Hernández Cordón realiza una película pequeñísima que se disfraza de docuficción y se apoya fuertemente en la gracia y la presencia de los actores.
Alfonso es músico. Toca la marimba, instrumento guatemalteco, especie de xilofón de madera más grande. Producto de una extorsión de unos malvivientes se queda sin casa, debiendo ocultarse y desocupado. Lo único que puede salvar es su marimba y la defenderá con uñas y dientes. En su trayecto se cruza con un Chiquilín ladronzuelo y con Blacko, ex satanista, ex evangélico, ahora judío ortodoxo y siempre músico metalero y médico. Este trío será el centro de Las marimbas del infierno, una coproducción guatemalteca-española que viene arrasando con los premios en cuanto festival se presenta.

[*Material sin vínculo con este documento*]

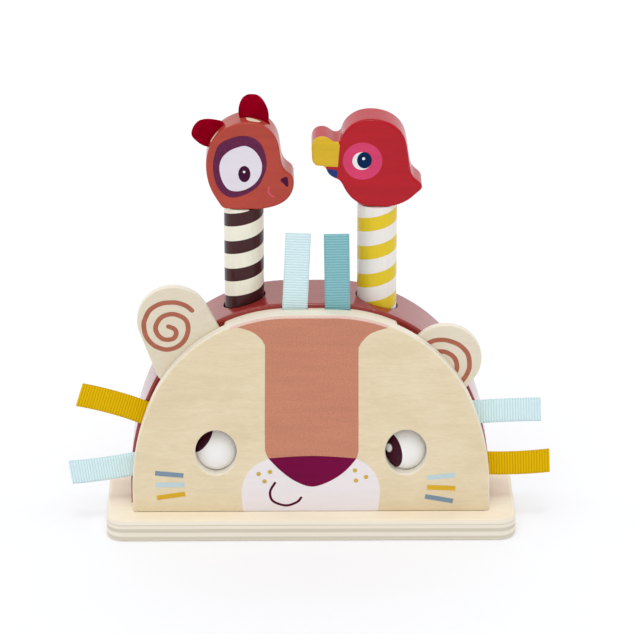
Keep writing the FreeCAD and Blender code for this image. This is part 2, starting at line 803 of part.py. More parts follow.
# Each outline is one closed smooth curve through (x, z) points, measured from the
# dowel's axis and the head's foot; points crowd only where it turns sharply.
FIRST_HEAD = [
    (1.0, 0.0), (7.0, 0.05), (12.0, 0.7), (16.0, 1.8), (19.6, 3.6), (22.6, 6.3),
    (24.6, 10.2), (25.2, 14.3), (24.1, 18.1), (21.2, 20.7), (19.5, 23.6), (18.5, 28.6),
    (17.3, 35.5), (13.4, 42.2), (7.5, 45.7), (1.0, 46.5), (-6.6, 44.2), (-12.8, 39.7),
    (-17.0, 32.8), (-18.6, 25.0), (-18.2, 17.8), (-16.3, 10.8), (-13.6, 5.6),
    (-11.8, 2.7), (-10.2, 0.9), (-7.8, 0.35), (-3.0, 0.1)]
SECOND_HEAD = [
    (1.0, 0.0), (6.0, 0.05), (11.0, 1.3), (16.2, 4.1), (20.2, 7.7), (22.2, 10.3),
    (21.7, 12.1), (18.4, 15.4), (17.0, 17.6), (16.3, 20.2), (15.7, 24.1), (14.9, 29.5),
    (13.6, 35.8), (10.0, 41.6), (3.5, 45.5), (-2.5, 46.6), (-9.3, 45.7), (-14.6, 42.4),
    (-17.4, 38.2), (-18.7, 35.3), (-20.8, 34.4), (-24.8, 36.5), (-28.2, 37.3),
    (-31.3, 36.0), (-32.9, 32.4), (-32.8, 27.6), (-32.2, 23.7), (-30.6, 22.1),
    (-27.8, 21.8), (-26.1, 20.7), (-24.8, 18.2), (-22.0, 15.7), (-19.0, 13.9),
    (-17.0, 10.6), (-13.5, 5.2), (-8.6, 1.5), (-3.0, 0.05)]
CURVE_SAMPLES = 400  # places tried along an outline to find its lowest one


def head_blank(name, outline, width, height, x, head_foot):
    """A flat board cut to the outline, stretched to its width and height, with all
    its rims rounded over."""
    drawn_width = max(p[0] for p in outline) - min(p[0] for p in outline)
    drawn_height = max(p[1] for p in outline)
    stretch_x = size(width).number / drawn_width
    stretch_z = size(height).number / drawn_height
    curve = Part.BSplineCurve()
    curve.interpolate(
        Points=[FreeCAD.Vector(px * stretch_x, 0, pz * stretch_z) for px, pz in outline],
        PeriodicFlag=True)
    foot = min(point.z for point in curve.discretize(CURVE_SAMPLES))
    face = Part.Face(Part.Wire([curve.toShape()]))
    solid = face.extrude(FreeCAD.Vector(0, size("head_thickness").number, 0))
    rims = [edge for edge in solid.Edges if edge.BoundBox.YLength < FLAT]
    thing = doc.addObject("Part::Feature", name)
    thing.Shape = solid.makeFillet(size("head_edge_round").number, rims)
    place(thing, x, block_middle - size("head_thickness") / 2, head_foot - foot)
    return thing


# Felt ears of the first head: place of the root from the axis and the foot.
FELT_ROOTS = {
    "felt_top": (size("felt_top_out"), size("felt_top_rise")),
    "felt_side": (-size("felt_side_out"), size("felt_side_rise")),
}


def make_felt(name, ear, x, y, z):
    """A felt tab: a straight root inside the slot and a wider round-ended flap, which
    starts a lip's height above the root's middle and drifts to the left."""
    body = new_body(name + "_body")
    sketch = sketch_on(body, "XZ_Plane", name + "_outline", -(size("felt_thickness") / 2))
    root = size(ear + "_root") / 2
    half = size("felt_width") / 2
    drift = size(ear + "_drift")
    length = size(ear + "_length")
    straight = length - half
    deep = size("felt_depth")
    lip = size("felt_lip")
    draw(sketch, [(-root, -deep), (-root, lip),
                  (-half - drift, straight, half, -drift, straight),
                  (-drift, length, half, -drift, straight),
                  (half - drift, straight), (root, lip), (root, -deep)])
    pad(body, sketch, name + "_pad", size("felt_thickness"), backwards=True)
    place(body, x, y, z, size(ear + "_lean"), (0, 1, 0))
    return body


def felt_slot(name, ear, x, y, z):
    body = new_body(name + "_slot")
    half = size(ear + "_root") / 2 + size("felt_slot_play")
    thick = size("felt_thickness") / 2 + size("felt_slot_play")
    sketch = sketch_on(body, "XZ_Plane", name + "_slot_outline", -thick)
    deep = size("felt_depth") + size("felt_slot_play")
    draw(sketch, [(-half, -deep), (-half, deep), (half, deep), (half, -deep)])
    pad(body, sketch, name + "_slot_pad", thick * 2, backwards=True)
    place(body, x, y, z, size(ear + "_lean"), (0, 1, 0))
    return body


HEADS = (
    ("left", -half_pegs, FIRST_HEAD, "first_head_width", "first_head_height"),
    ("right", half_pegs, SECOND_HEAD, "second_head_width", "second_head_height"),
)
pin_half = size("head_pin_length") / 2
for side, x, outline, width, height in HEADS:
    head_foot = head_feet[side]
    blank = head_blank(side + "_head_blank", outline, width, height, x, head_foot)
    tools = [cylinder(side + "_head_bore", size("head_pin"),
                      pin_half + size("head_edge_round"), x, block_middle,
                      head_foot - size("head_edge_round"))]
    if side == "left":
        for ear, (out, rise) in FELT_ROOTS.items():
            name = ear.replace("felt_", "felt_ear_")
            tools.append(felt_slot(name, ear, x + out, block_middle, head_foot + rise))
            keep(name, make_felt(name, ear, x + out, block_middle, head_foot + rise))
    keep(side + "_head", cut(side + "_head_cut", blank, fuse(side + "_head_tools", tools)))

# ---------------------------------------------------------------- pegs


def make_spring(name, x):
    """A compression spring from the well's floor to the washer."""
    wire = size("spring_wire")
    low = well_floor + size("spring_gap")
    rise = washer_bottom - size("spring_gap") - low - wire
    helix = doc.addObject("Part::Helix", name + "_line")
    bind(helix, "Radius", (size("spring_width") - wire) / 2)
    bind(helix, "Pitch", rise / size("spring_turns"))
    bind(helix, "Height", rise)
    ring = doc.addObject("Part::Circle", name + "_wire")
    bind(ring, "Radius", wire / 2)
    place(ring, (size("spring_width") - wire) / 2, 0, 0, 90, (1, 0, 0))
    doc.recompute()
    sweep = doc.addObject("Part::Sweep", name + "_sweep")
    sweep.Sections = [ring]
    sweep.Spine = (helix, ["Edge%d" % i for i in range(1, len(helix.Shape.Edges) + 1)])
    sweep.Solid = True
    sweep.Frenet = True
    place(sweep, x, block_middle, low + wire / 2)
    return sweep


for side, x in peg_places:
    head_foot = head_feet[side]
    dowel_solid = cylinder(side + "_dowel_solid", size("dowel"), head_foot - stop_top,
                           x, block_middle, stop_top)
    pin_bore = cylinder(side + "_dowel_bore", size("head_pin"), pin_half, x, block_middle,
                        head_foot - pin_half)
    stop_holes = fuse(side + "_stop_holes",
                      screw_hole(side + "_stop_hole", x, block_middle, stop_bottom,
                                 size("stop_screw_length")))
    dowel_tools = fuse(side + "_dowel_tools", [pin_bore, stop_holes])
    keep(side + "_dowel", cut(side + "_dowel_cut", dowel_solid, dowel_tools))
    disc = cylinder(side + "_disc_solid", size("stop_disc"), size("stop_thickness"),
                    x, block_middle, stop_bottom)
    keep(side + "_stop_disc", cut(side + "_disc_cut", disc, stop_holes))
    keep(side + "_stop_screw", make_screw(side + "_stop_screw_solid", x, block_middle,
                                          stop_bottom, size("stop_screw_length")))
    keep(side + "_head_pin", cylinder(side + "_head_pin_solid", size("head_pin"),
                                      size("head_pin_length"), x, block_middle,
                                      head_foot - pin_half))
    ring = cylinder(side + "_washer_solid", size("washer_width"), size("washer_thickness"),
                    x, block_middle, washer_bottom)
    hole = cylinder(side + "_washer_hole", size("washer_hole"), size("washer_thickness"),
                    x, block_middle, washer_bottom)
    keep(side + "_thrust_washer", cut(side + "_washer_cut", ring, hole))
    keep(side + "_spring", make_spring(side + "_spring", x))

# ---------------------------------------------------------------- checks and export

doc.recompute()
faults = [thing.Name for thing in doc.Objects
          if "Invalid" in thing.State or "Error" in thing.State]
for name, thing in parts.items():
    if thing.Shape.isNull() or not thing.Shape.isValid() or not thing.Shape.Solids:
        faults.append(name)
if faults:
    raise RuntimeError("failed: " + ", ".join(faults))

os.makedirs("parts", exist_ok=True)
for name, thing in parts.items():
    thing.Shape.exportStep(os.path.join("parts", name + ".step"))
    bounds = thing.Shape.BoundBox
    print("%-22s solids %d  volume %9.1f  x %7.2f %7.2f  y %7.2f %7.2f  z %7.2f %7.2f" % (
        name, len(thing.Shape.Solids), thing.Shape.Volume, bounds.XMin, bounds.XMax,
        bounds.YMin, bounds.YMax, bounds.ZMin, bounds.ZMax))
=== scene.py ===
"""Looks of the pop-up animal toy: woods, paints, painted faces, ribbons and felt ears."""
import math

import bmesh
import bpy
from mathutils import Matrix, Vector


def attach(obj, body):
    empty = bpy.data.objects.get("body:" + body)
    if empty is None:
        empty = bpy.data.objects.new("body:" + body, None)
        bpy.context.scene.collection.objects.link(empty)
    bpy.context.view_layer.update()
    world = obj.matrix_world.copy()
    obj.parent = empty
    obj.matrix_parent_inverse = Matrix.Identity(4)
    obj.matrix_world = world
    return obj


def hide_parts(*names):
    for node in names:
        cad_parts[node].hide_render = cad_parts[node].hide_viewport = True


MM = 0.001

# Places and sizes of the CAD pieces, in millimetres (degrees for the tilt).
BOARD_TOP = 11.5
PANEL_FRONT, PANEL_BACK = -20.0, -14.0
PANEL_ROUND = 1.4
PANEL_FOOT_ROUND = 0.8
PANEL_SHOULDER = 100.0
EAR_FRONT, EAR_BACK = -13.7, -9.3
EAR_PIVOT = (0.0, 108.0)
EAR_TILT = math.radians(8.84)
HEAD_FRONT = -1.5
HEAD_FOOT = 171.0
HEAD_X = 33.2
HEAD_ROUND = 1.5
PEG_X = 33.5
PEG_Y = 7.5
EYE_X = 48.3
EYE_Y = -5.916
EYE_Z = 42.2
RIBBON_Y = -9.6
RIBBON_WIDTH = 12.7
RIBBON_ROOT = 4.8
FELT_THICKNESS = 2.3

# Trim that this script adds: coats of paint, and the ribs of the ribbons.
PAINT_LAYER = 0.06
PAINT_ROOT = 0.02
RIB = 1.38 * MM

# Sides, as the painted shapes name them.
LEFT, RIGHT = -1, 1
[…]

Julio Hernández Cordón realiza una película pequeñísima que se disfraza de docuficción y se apoya fuertemente en la gracia y la presencia de los actores, lo que entrega momentos muy logrados y otros menores. Con esa falta de balance en contra y esa apuesta sin pretensiones a favor es que podemos rescatar cierta originalidad y simpatía en algunos personajes mientras que otros adolecen de intrascendencia o se asemejan a estereotipos. El registro a veces costumbrista tampoco ayuda pero cuando el exceso y el absurdo se sueltan asoman logrados intentos.